Campaigners have criticised water companies for paying out £1.4 billion in dividends as the industry regulator urged several to address big holes in their finances.
Ofwat, which oversees the water sector in England and Wales, named Thames Water, Southern Water, SES Water and South East Water as the four worst-performing water companies that need to turn around their finances.
Its latest yearly report revealed four other firms are also causing concern over their long-term finances.
It comes as water companies continues to face scrutiny over sewage spills, crumbling infrastructure and governance issues.
Campaign groups hit out at the sector and the Government on Thursday after the regulator released dividend figures totalling £1.4 billion.
United Utilities dished out £452 million to shareholders and Severn Trent paid out £426 million during the year, the data shows.
Northumbrian Water also paid out £111 million, Anglican Water paid out £161 million and Thames Water paid out £45 million to shareholders.
Meanwhile, recent analysis by the Liberal Democrats found executives have been paid more than £41 million in bonuses, benefits and incentives over the past three years.
Louise Reddy, a policy officer for Surfers Against Sewage, said: “It’s sickening that water company bosses rake it in whilst our waterways fall to ruin.

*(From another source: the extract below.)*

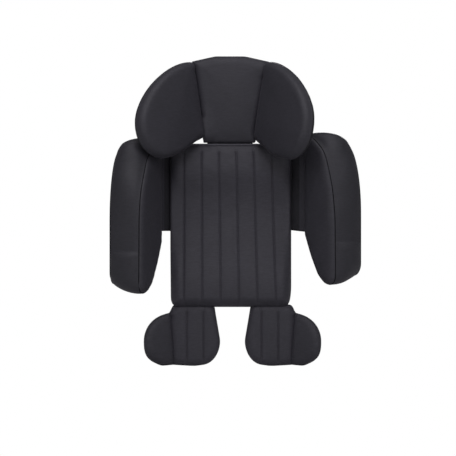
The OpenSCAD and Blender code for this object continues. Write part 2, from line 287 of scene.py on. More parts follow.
def closed_cushion(name, sheet, front, rear, plane, materials, rings=3, bulge=round_bulge(0.5 * MM)):
    """Closes a front and a rear surface over the same sheet with a band of fabric between their edges.

    front and rear are (u, v, n) arrays, one row for each of the sheet's points. bulge gives the band's
    outward swelling at a share t of its width for each point round it.
    """
    count = len(sheet.points)
    verts = [front, rear]
    loops = [np.array(sheet.ring)]
    a, b = front[sheet.ring], rear[sheet.ring]
    tangent = np.roll(sheet.loop, -1, 0) - np.roll(sheet.loop, 1, 0)
    out = np.column_stack([tangent[:, 1], -tangent[:, 0], np.zeros(len(a))])
    out /= np.linalg.norm(out, axis=1)[:, None]
    start = 2 * count
    for k in range(1, rings):
        t = k / rings
        ring = a * (1 - t) + b * t
        verts.append(ring + out * bulge(t, ring, out)[:, None])
        loops.append(np.arange(start, start + len(a)))
        start += len(a)
    loops.append(np.array(sheet.ring) + count)
    faces = [tuple(t) for t in sheet.tris] + [tuple(i + count for i in reversed(t)) for t in sheet.tris]
    slots = [0] * len(sheet.tris) + [2] * len(sheet.tris)
    points = np.vstack(verts)
    uvs = [tuple(sheet.points[i]) for t in sheet.tris for i in t]
    uvs += [tuple(sheet.points[i]) for t in sheet.tris for i in reversed(t)]
    n = len(a)
    round_s = np.concatenate([[0], np.cumsum(np.linalg.norm(np.diff(
        np.vstack([sheet.loop, sheet.loop[:1]]), axis=0), axis=1))])
    height = np.linalg.norm(a - b, axis=1).max()
    for k in range(rings):
        top, low = loops[k], loops[k + 1]
        for i in range(n):
            j = (i + 1) % n
            faces.append((top[i], low[i], low[j], top[j]))
            slots.append(1)
            h0, h1 = height * k / rings, height * (k + 1) / rings
            uvs += [(round_s[i], h0), (round_s[i], h1), (round_s[i + 1], h1), (round_s[i + 1], h0)]
    return new_object(name, plane.world(points), faces, materials, slots, uvs)


def strip(name, rows, material, thickness, first=None, first_columns=0):
    """A thin sheet through rows of points, closed on both faces. rows is an array (rows, columns, 3).

    Its first columns can take a second material, such as a darker cloth as painted shade.
    """
    rows = np.asarray(rows, float)
    across = np.gradient(rows, axis=1)
    down = np.gradient(rows, axis=0)
    normal = np.cross(across, down)
    normal /= np.linalg.norm(normal, axis=2)[..., None] + 1e-12
    r, c, _ = rows.shape
    verts = np.vstack([(rows + normal * thickness / 2).reshape(-1, 3),
                       (rows - normal * thickness / 2).reshape(-1, 3)])
    half = r * c
    step = np.linalg.norm(rows[0, 0] - rows[0, 1])
    drop = np.linalg.norm(rows[0, 0] - rows[1, 0])
    faces, uvs, slots = [], [], []

    def add(quad, uv):
        faces.append(quad)
        uvs.extend(uv)
        slots.append(int(min(k % half % c for k in quad) < first_columns))

    for i in range(r - 1):
        for j in range(c - 1):
            q = (i * c + j, i * c + j + 1, (i + 1) * c + j + 1, (i + 1) * c + j)
            uv = [(j * step, i * drop), ((j + 1) * step, i * drop),
                  ((j + 1) * step, (i + 1) * drop), (j * step, (i + 1) * drop)]
            add(tuple(reversed(q)), uv[::-1])
            add(tuple(k + half for k in q), uv)
    rim = ([(0, j) for j in range(c)] + [(i, c - 1) for i in range(1, r)]
           + [(r - 1, j) for j in range(c - 2, -1, -1)] + [(i, 0) for i in range(r - 2, 0, -1)])
    for (i0, j0), (i1, j1) in zip(rim, rim[1:] + rim[:1]):
        p, q = i0 * c + j0, i1 * c + j1
        add((p, q, q + half, p + half), [(0, 0), (step, 0), (step, thickness), (0, thickness)])
    return new_object(name, verts, faces, [material, first or material], slots, uvs)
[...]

“Water company finances are a shambles. They rack up enormous fines and make financial losses, all whilst paying out millions to shareholders and CEOs.
“That’s why we’re calling for a ban on shareholder payouts if water companies fail to comply with environmental regulations, as well as a cap on bonuses.”
GMB national secretary Andy Prendergast said: “Shareholders are trousering fortunes with money that should be used to restore infrastructure and tackle sewage spills and leakage.
“Ofwat and ministers have been asleep at the wheel. Naming and shaming companies is not enough – we need a regulator with sharper teeth.”
Megan Corton Scott, Greenpeace UK’s political campaigner, said: “What purpose do water companies actually serve, other than to line the pockets of their shareholders?
“They’ve treated our countryside like an open toilet and pumped our waterways full of sewage. They’ve sold off vital reservoirs and put our water supplies at risk.
“The Government needs to step in and force these companies to clean up their act and do the job we pay them to do before a single penny more is paid out to shareholders.”
Gareth Cunningham, director of conservation at the Marine Conservation Society, said: “Untreated sewage is pouring into our rivers and seas, and no UK river meets the legal water quality requirements for chemical pollution.
“Our commitment to cleaner, healthier waters must run deeper than corporate profits.
“We urgently need significant investment in rejuvenating outdated sewage systems, enforcing better regulation and more stringent government oversight to ensure that customer funds are invested where they truly matter.”
Paul de Zylva, nature campaigner at Friends of the Earth, said: “There’s clearly no shortfall in money, but instead of using it to make essential repairs to our dilapidated sewage system, bosses and shareholders have simply lined their pockets.
“Now water companies have the gall to ask customers to stump up the cash through higher bills to pay for the work, all in the midst of a cost-of-living crisis.
“The water regulator and the Government are just as culpable for these failings as the companies themselves.”
Ofwat recently gained new powers to stop companies paying dividends if they would risk their financial stability or to step in if the payments are not being linked to performance.
This is set to kick in for the next financial year.
Earlier this year, the watchdog said it wanted to make companies more accountable for their actions after saying too many were giving out bonuses to executives that do not reflect the company’s performance for customers and the environment.
Last month, it announced that water companies who were under-performing against their targets will return around £114 million to customers by taking it off their bills for next year.
David Black, Ofwat’s chief executive, said: “We expect companies to maintain a level of financial headroom so they can manage periods of volatility and meet their obligations to customers and the environment.
“Where we have seen cause for concern, we have also seen some companies responding to the challenge and we expect them to continue to work on improving their financial resilience.”
Rebecca Pow, the water minister for the Government’s Department for Environment, Food and Rural Affairs (Defra), said it was encouraging to see more investment into the sector.
“However, we are clear that water companies must not profit from environmental damage,” she said.
“That is why we gave Ofwat new powers to impose tougher rules on water company dividends and we welcome the tighter restrictions on bonuses too.”
A Water UK spokesperson said: “Financial resilience is an important foundation for allowing companies to deliver what is set to be the largest investment programme in the sector’s history.
“Water companies have recently proposed £96 billion to ensure the future security of our water supply and to reduce overflow spills into rivers and seas as fast as possible.”